Why notjust buy the ETF?
Well, if you do that you’ll have to pay ETF fees and you’ll get fewer dividends.
If you buy stocks you can sell losers from time to time and then move the money into new stocks – which provides tax loss selling benefits that can help you in the long run.
When the stock market was crashing March of 2020 I went to over 90% cash after it fell 1/3 off of its high and then bought back after the bottom.
When I bought back I did so mostly in individual stocks, but I picked them out by figuring out what sectors I wanted to invest in and then just ranked the stocks by market capitalization and dividends and bought from the top down.
That’s how I picked out stocks.
I bought a lot of REIT’s stocks doing this in 2020 and did ZERO research on the companies.

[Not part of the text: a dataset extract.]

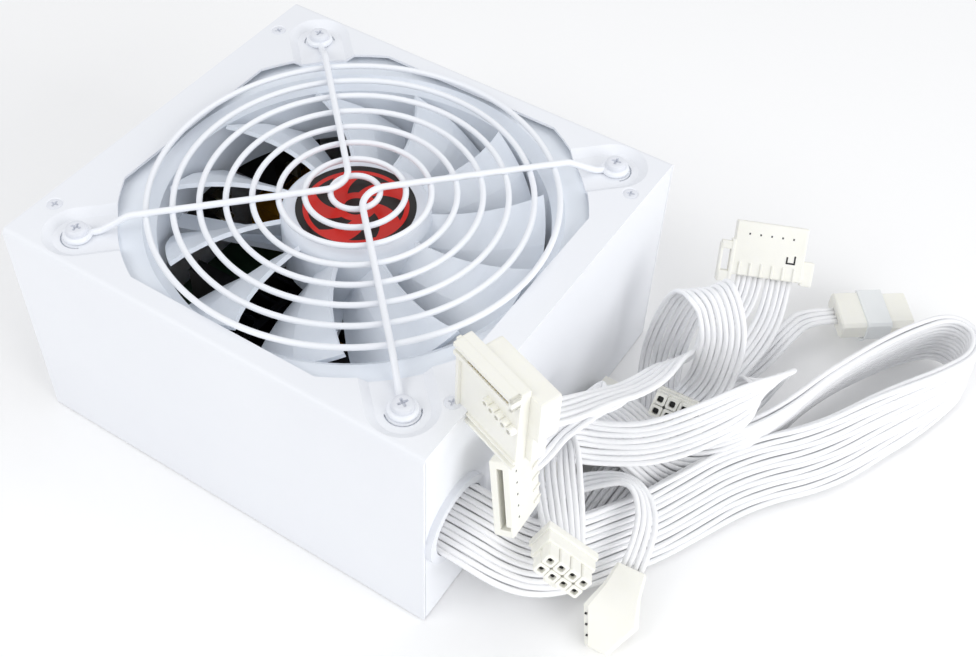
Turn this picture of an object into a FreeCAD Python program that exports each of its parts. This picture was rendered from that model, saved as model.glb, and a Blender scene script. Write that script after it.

A few of them ended up getting bought out after I bought them and I had no idea that would happen.
I also bought energy stocks, mining stocks, and other commodity related stocks.
By the end of last year among my biggest gainers were XOM and MOS.
I had no idea they would be my best stocks when I bought them and I don’t think there was a way to predict that they would be.
Stock picks are basically useless.
Despite that fact all of the financial media and market commentary, not just on TV, but on the internet and by individual traders themselves, is devoted to stock picks, because that is what people want to hear about.
It’s what people will click and read or watch a video about on Youtube.
The truth is if I did a video on Youtube about this post very few people will watch it and the Youtube algorithms won’t promote it as a result.
People think of a stock pick as the equivalent of hitting the button on a slot machine.
My advice is to watch this to help get out of the stock picks is key to riches mentality that people like Cathie Wood and the Robinhood help are helping to drive.
This is a time when stocks picks just aren’t important compared to money management and risk control.
The bear attacks are eating people alive.